ENVIRONMENT NEWS - As governments and companies race to cut greenhouse gas emissions, another race is quietly heating up: the scramble for critical minerals, the raw elements and metals that power solar panels, wind turbines, batteries, electric vehicles (EVs) and hydrogen technologies.
Critical minerals are defined by two things: their central economic importance to low-carbon technologies, and the vulnerability of their supply chains to disruption.
Major examples of these minerals include lithium, cobalt, nickel, graphite, copper, rare earth elements (like neodymium and dysprosium), platinum group metals and manganese.
These minerals are essential inputs to batteries, permanent magnets, electrical wiring and catalysts that underpin the energy transition.

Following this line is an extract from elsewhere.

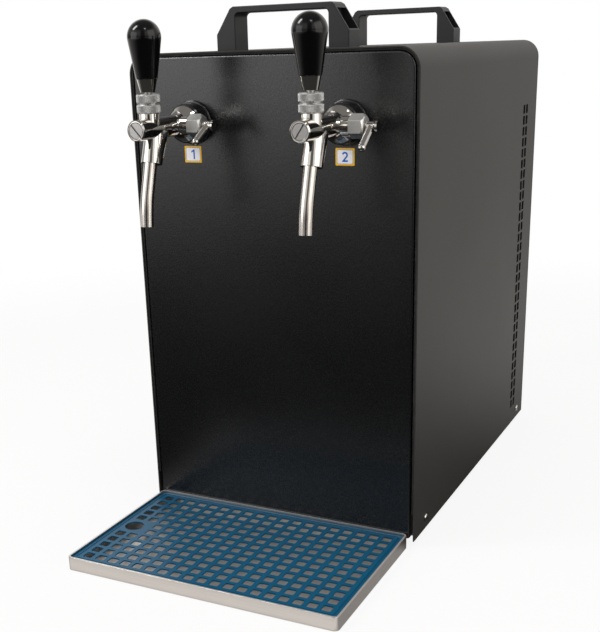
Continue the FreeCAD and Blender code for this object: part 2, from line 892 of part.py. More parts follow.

Globally, the geology and the industry are unevenly distributed. Australia, Chile and China dominate lithium supply and processing. The Democratic Republic of Congo (DRC) supplies the lion’s share of mined cobalt. China is the world’s powerhouse for refining and processing many battery and rare-earth materials.
Copper — crucial for electricity grids — is mined in large volumes in Chile, Peru and Zambia. The International Energy Agency (IEA) and geological surveys warn that meeting ambitious climate targets will require a steep expansion in mining and refining capacity, therefore, greater attention to where those minerals come from.
Africa stands at the centre of this contest. The continent is home to large, sometimes dominant, reserves of many critical minerals: the DRC for cobalt and copper; South Africa for platinum-group metals (PGMs) and manganese; Zimbabwe and Namibia for lithium; Mozambique and Madagascar for graphite; and Zambia for copper and growing battery-metal projects.
These deposits have attracted multinational miners, strategic state partnerships and an expanding set of downstream investors, from chemical processors to battery manufacturers, keen to shorten supply chains and reduce dependence on single-country processing hubs.
How African countries are positioning themselves
African governments are pursuing several parallel strategies to capture more value from their mineral wealth. First is resource control and revenue capture: recent shifts in the DRC — including export controls and quota systems for cobalt, and state companies marketing their output directly — aim to increase state revenue and bargaining power with traders and manufacturers.
Those moves, while intended to boost local benefit, have tightened global supply and pushed prices higher in 2025, illustrating the leverage producer nations can exert.
Second is local beneficiation which entails moving beyond raw ore exports to refining and chemical processing within Africa. Zimbabwe has adopted lithium-beneficiation policies to encourage in-country processing and value-addition, while projects in Namibia (such as Karibib and other pegmatite developments) are being structured with partners that could enable local processing capacity over time.
South Africa’s large PGM refining and catalytic industries already give it stronger downstream positioning compared with many peers. Such policies are motivated by job creation, industrialisation goals and the desire to avoid the commodity trap, meaning an economic state where a country heavily relies on exporting unprocessed primary goods like oil, minerals and crops.
Third, countries are seeking strategic partnerships and investment. State mining firms and national resource agencies are signing deals with global traders and processors to build export infrastructure, secure financing and develop traceability systems. These steps are meant to make their minerals more attractive to ethical, low-carbon supply chains and to meet due-diligence demands from buyers.
For example, partnerships that pair a state miner with an experienced trader can help overcome logistics and financing gaps while giving host countries more control over sales.
Finally, governance and environmental safeguards are rising on the agenda. Civil society and international buyers want assurances on human rights, artisanal mining safety, water use and biodiversity impacts.
African governments are under pressure to implement stronger regulation, improve community benefit schemes and ensure that mining does not replicate the environmental and social harms associated with fossil fuels extraction.
The balance between rapid development and responsible oversight will shape whether critical mineral booms translate into sustainable development gains, argued an article authored by scholars James Boafo, Jacob Obodai, Eric Stemn and Philip Nti Nkrumah, published by ScienceDirect academic publishing.
Critical minerals are not a peripheral issue, they are a structural requirement for decarbonisation. The IEA’s modelling shows that demand for many of these minerals will multiply several times over by 2040 under net-zero or even stated policy scenarios, meaning supply bottlenecks or geopolitical moves can slow down clean technology rollouts.
For African nations the implications are stark. If managed well, critical minerals can finance industrialisation, infrastructure and energy access. If managed poorly, they risk creating new dependencies, environmental harm and social conflict, argued a report released by the IEA.
As the global green economy grows, the question for African leaders will be how to convert deposits into durable development gains. Through smarter contracts, local processing, environmental safeguards and stronger negotiating power in a market that prizes both the metal and the stories of clean, ethical supply.
For the rest of the world — industrial buyers, finance institutions and climate policymakers — the message is equally clear: meeting climate goals will require not only more batteries and turbines, but also fair, sustainable and resilient mineral supply chains whose benefits extend to the communities and countries that produce them.